■ AIM ■
Quote every line as given.

------------

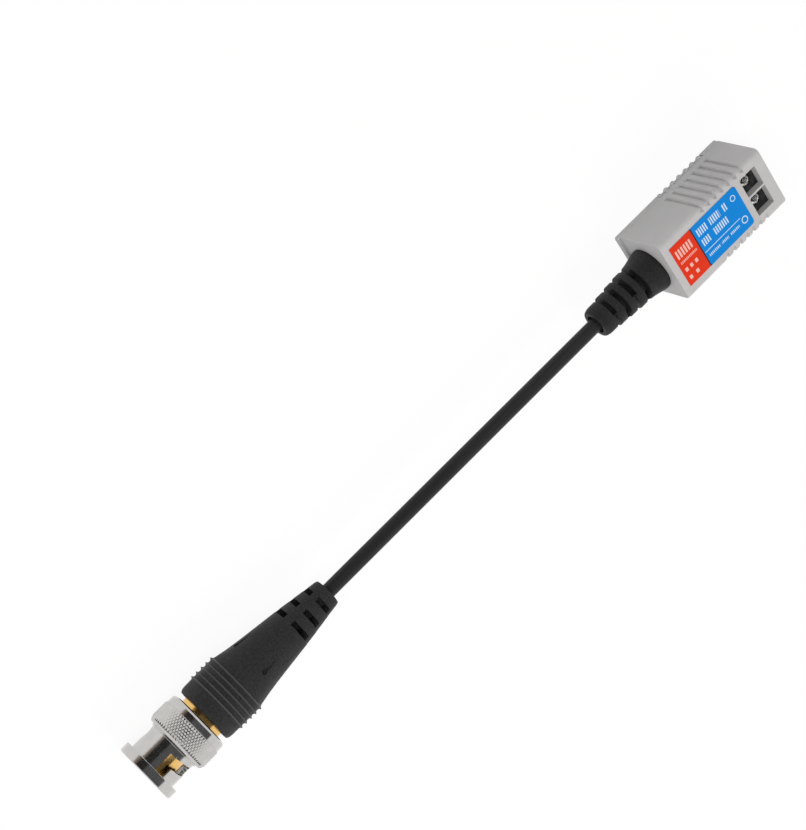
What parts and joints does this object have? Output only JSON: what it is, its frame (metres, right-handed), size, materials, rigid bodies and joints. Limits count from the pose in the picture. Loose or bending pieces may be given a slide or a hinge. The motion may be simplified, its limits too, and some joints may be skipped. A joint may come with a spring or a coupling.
{
  "type": "passive video balun",
  "caption": "Small moulded case with screw terminals for a twisted pair, joined by a short coaxial cable to a bayonet plug with a sprung knurled coupling nut.",
  "frame": {"origin": "under the middle of the case, on its back face", "axes": "+X from the plug to the terminals along the cable, +Z out of the label, +Y to the side with the left terminal"},
  "size_m": [0.1807, 0.0152, 0.0151],
  "materials": {
    "grey_plastic": "fine spark-eroded matt grey ABS",
    "label_print": "printed film, one field red and one blue",
    "black_rubber": "moulded PVC, satin",
    "black_jacket": "extruded PVC cable jacket, smooth",
    "nickel": "nickel-plated turned metal, bright",
    "gold": "gold-flashed turned brass, bright",
    "white_insulator": "white moulded insulator",
    "seal_rubber": "silicone seal",
    "spring_steel": "bright strip",
    "turned_brass": "plain turned",
    "board_green": "glass-epoxy board with solder mask",
    "ferrite": "sintered ferrite, dull",
    "copper_wire": "enamelled copper",
    "ceramic": "dipped ceramic",
    "diode_black": "moulded epoxy",
    "block_black": "moulded polyamide",
    "zinc_steel": "nickel-plated steel",
    "tinned_brass": "tinned strip",
    "core_white": "polyethylene insulation",
    "braid_copper": "tinned copper braid"
  },
  "bodies": {
    "housing": {"front_shell": "grey_plastic", "back_cover": "grey_plastic", "label": "label_print", "circuit_board": "board_green", "ferrite_core": "ferrite", "winding_line": "copper_wire", "winding_coax": "copper_wire", "ceramic_capacitors": "ceramic", "surge_diode": "diode_black", "terminal_block": "block_black", "core_tail": "core_white", "braid_tail": "braid_copper", "strain_relief": "black_rubber", "coax_cable": "black_jacket", "plug_body": "gold", "plug_insulator": "white_insulator", "centre_pin": "gold", "gasket": "seal_rubber", "core_end": "core_white", "braid_end": "braid_copper", "crimp_ferrule": "turned_brass", "rubber_boot": "black_rubber", "contact_bar_left": "tinned_brass", "contact_bar_right": "tinned_brass"},
    "nut_washers": {"thrust_washer": "turned_brass", "wave_washer": "spring_steel"},
    "nut": {"coupling_nut": "nickel", "retaining_ring": "spring_steel"},
    "screw_left": {"terminal_screw_left": "zinc_steel"},
    "cage_left": {"wire_cage_left": "zinc_steel"},
    "screw_right": {"terminal_screw_right": "zinc_steel"},
    "cage_right": {"wire_cage_right": "zinc_steel"}
  },
  "joints": [
    {"name": "nut_slide", "type": "slide", "parent": "housing", "child": "nut_washers", "axis": [-1, 0, 0], "range_m": [0, 0.0008], "stiffness_N_per_m": 8000},
    {"name": "nut_turn", "type": "hinge", "parent": "nut_washers", "child": "nut", "pos_m": [-0.15725, 0, 0.0075], "axis": [1, 0, 0], "continuous": true},
    {"name": "screw_left_turn", "type": "hinge", "parent": "housing", "child": "screw_left", "pos_m": [0.01045, 0.00254, 0.0124], "axis": [0, 0, -1], "range_deg": [0, 1224]},
    {"name": "cage_left_lift", "type": "slide", "parent": "housing", "child": "cage_left", "axis": [0, 0, 1], "range_m": [0, 0.0017]},
    {"name": "screw_right_turn", "type": "hinge", "parent": "housing", "child": "screw_right", "pos_m": [0.01045, -0.00254, 0.0124], "axis": [0, 0, -1], "range_deg": [0, 1224]},
    {"name": "cage_right_lift", "type": "slide", "parent": "housing", "child": "cage_right", "axis": [0, 0, 1], "range_m": [0, 0.0017]}
  ],
  "couplings": [
    {"joint": "screw_left_turn", "follows": "cage_left_lift", "rad_per_m": 12566},
    {"joint": "screw_right_turn", "follows": "cage_right_lift", "rad_per_m": 12566}
  ]
}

------------

■ RESULT BELOW ■
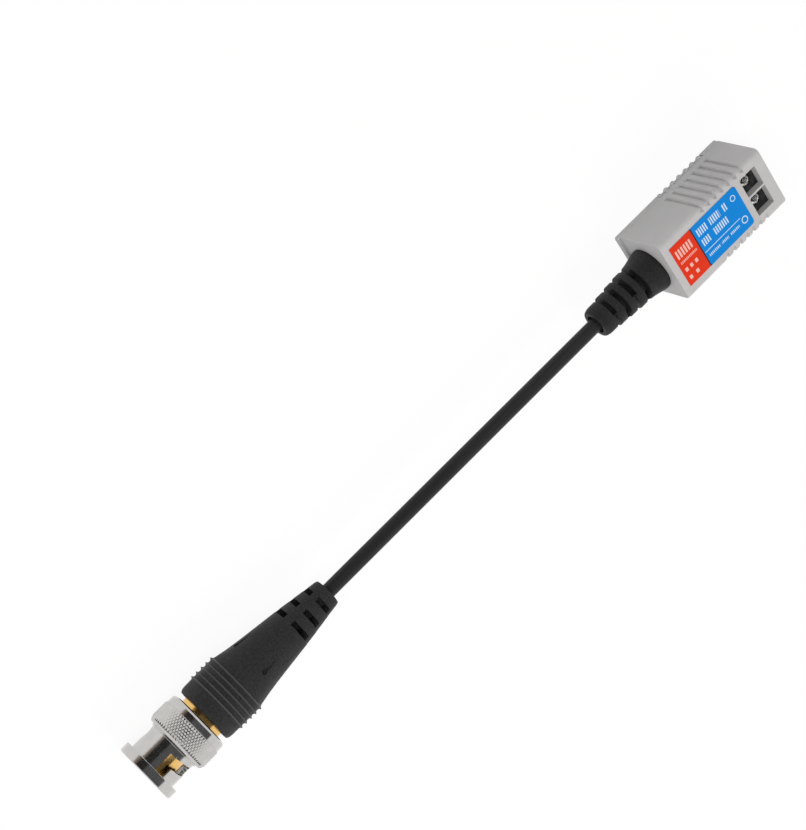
What parts and joints does this object have? Output only JSON: what it is, its frame (metres, right-handed), size, materials, rigid bodies and joints. Limits count from the pose in the picture. Loose or bending pieces may be given a slide or a hinge. The motion may be simplified, its limits too, and some joints may be skipped. A joint may come with a spring or a coupling.
{
  "type": "passive video balun",
  "caption": "Small moulded case with screw terminals for a twisted pair, joined by a short coaxial cable to a bayonet plug with a sprung knurled coupling nut.",
  "frame": {"origin": "under the middle of the case, on its back face", "axes": "+X from the plug to the terminals along the cable, +Z out of the label, +Y to the side with the left terminal"},
  "size_m": [0.1807, 0.0152, 0.0151],
  "materials": {
    "grey_plastic": "fine spark-eroded matt grey ABS",
    "label_print": "printed film, one field red and one blue",
    "black_rubber": "moulded PVC, satin",
    "black_jacket": "extruded PVC cable jacket, smooth",
    "nickel": "nickel-plated turned metal, bright",
    "gold": "gold-flashed turned brass, bright",
    "white_insulator": "white moulded insulator",
    "seal_rubber": "silicone seal",
    "spring_steel": "bright strip",
    "turned_brass": "plain turned",
    "board_green": "glass-epoxy board with solder mask",
    "ferrite": "sintered ferrite, dull",
    "copper_wire": "enamelled copper",
    "ceramic": "dipped ceramic",
    "diode_black": "moulded epoxy",
    "block_black": "moulded polyamide",
    "zinc_steel": "nickel-plated steel",
    "tinned_brass": "tinned strip",
    "core_white": "polyethylene insulation",
    "braid_copper": "tinned copper braid"
  },
  "bodies": {
    "housing": {"front_shell": "grey_plastic", "back_cover": "grey_plastic", "label": "label_print", "circuit_board": "board_green", "ferrite_core": "ferrite", "winding_line": "copper_wire", "winding_coax": "copper_wire", "ceramic_capacitors": "ceramic", "surge_diode": "diode_black", "terminal_block": "block_black", "core_tail": "core_white", "braid_tail": "braid_copper", "strain_relief": "black_rubber", "coax_cable": "black_jacket", "plug_body": "gold", "plug_insulator": "white_insulator", "centre_pin": "gold", "gasket": "seal_rubber", "core_end": "core_white", "braid_end": "braid_copper", "crimp_ferrule": "turned_brass", "rubber_boot": "black_rubber", "contact_bar_left": "tinned_brass", "contact_bar_right": "tinned_brass"},
    "nut_washers": {"thrust_washer": "turned_brass", "wave_washer": "spring_steel"},
    "nut": {"coupling_nut": "nickel", "retaining_ring": "spring_steel"},
    "screw_left": {"terminal_screw_left": "zinc_steel"},
    "cage_left": {"wire_cage_left": "zinc_steel"},
    "screw_right": {"terminal_screw_right": "zinc_steel"},
    "cage_right": {"wire_cage_right": "zinc_steel"}
  },
  "joints": [
    {"name": "nut_slide", "type": "slide", "parent": "housing", "child": "nut_washers", "axis": [-1, 0, 0], "range_m": [0, 0.0008], "stiffness_N_per_m": 8000},
    {"name": "nut_turn", "type": "hinge", "parent": "nut_washers", "child": "nut", "pos_m": [-0.15725, 0, 0.0075], "axis": [1, 0, 0], "continuous": true},
    {"name": "screw_left_turn", "type": "hinge", "parent": "housing", "child": "screw_left", "pos_m": [0.01045, 0.00254, 0.0124], "axis": [0, 0, -1], "range_deg": [0, 1224]},
    {"name": "cage_left_lift", "type": "slide", "parent": "housing", "child": "cage_left", "axis": [0, 0, 1], "range_m": [0, 0.0017]},
    {"name": "screw_right_turn", "type": "hinge", "parent": "housing", "child": "screw_right", "pos_m": [0.01045, -0.00254, 0.0124], "axis": [0, 0, -1], "range_deg": [0, 1224]},
    {"name": "cage_right_lift", "type": "slide", "parent": "housing", "child": "cage_right", "axis": [0, 0, 1], "range_m": [0, 0.0017]}
  ],
  "couplings": [
    {"joint": "screw_left_turn", "follows": "cage_left_lift", "rad_per_m": 12566},
    {"joint": "screw_right_turn", "follows": "cage_right_lift", "rad_per_m": 12566}
  ]
}